# ER was it a new show tonight 3/9/06



## lessd (Jan 23, 2005)

The TV guide said ER was new tonight while TiVo and the Web said it was a repeat, TiVo has the ER listed in the TV guide as playing next week 3/16/06. Does anybody know who is correct ?


----------



## Langree (Apr 29, 2004)

pretty sure it was a repeat.


----------



## ctstan (Oct 29, 2004)

Tonight's episode was "Man With No Name" origianlly broadcast Oct 6, 2005. I watched for a minute to verify that it featured Kristen Johnston as nurse manager Eve Peyton. That confirmed that it was a repeat, as Peyton was fired weeks ago.

Hope this helps.


----------



## lessd (Jan 23, 2005)

Thanks..my wife will stop blaming TiVo for the "TV guide" problems


----------



## loganasu (Jan 17, 2005)

Thanks for the spoiler. Haven't seen that one yet.


----------



## Langree (Apr 29, 2004)

loganasu said:


> Thanks for the spoiler. Haven't seen that one yet.


that was 5 months ago....


----------



## Rcrew (Jan 3, 2002)

My recording history had a message about not recording the program due to someone in the household altering the SP? Wierd. 

But I'd caught it quickly enough that the entire show was still in the buffer and recordable.
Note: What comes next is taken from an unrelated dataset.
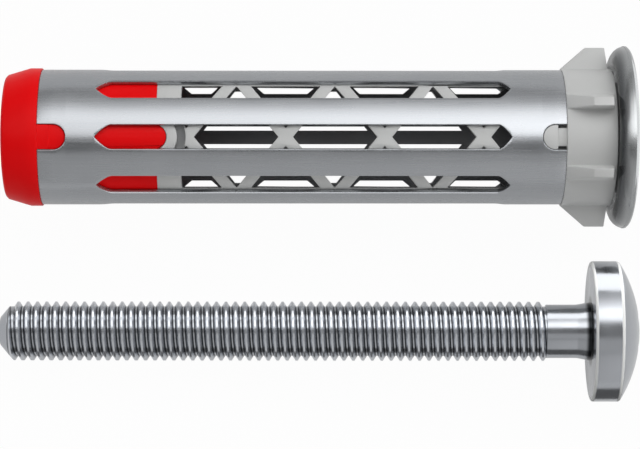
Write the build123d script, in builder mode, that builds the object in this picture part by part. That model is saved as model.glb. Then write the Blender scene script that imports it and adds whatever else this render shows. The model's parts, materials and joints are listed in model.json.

Hadn't watched it to see if it was a repeat or not. 

Now I suppose I've created a problem for next week if the guide data was incorrect. I could be subject to the 28 day rule blocking it. 

I'll just have to force that episode to record.


----------



## jeffhrsn (Aug 28, 2004)

Huh?
NBC's website shows it's new and I watched a few seconds and saw that it was a new program. East coast vs. west coast thing?


----------



## TIVO_GUY_HERE (Jul 10, 2000)

Jeffhrsn, you resurrected an old thread, they were talking about a show earlier in the month.


----------



## dloving1 (Feb 8, 2005)

I missed ER yesterday (3/24) because TV said it was a repeat but the promos during Earl said it was a new episode. Ticks me off.


----------



## Langree (Apr 29, 2004)

me too, and i even looked at my todo list and thought something was missing, it was to late before i figured out what it was.


----------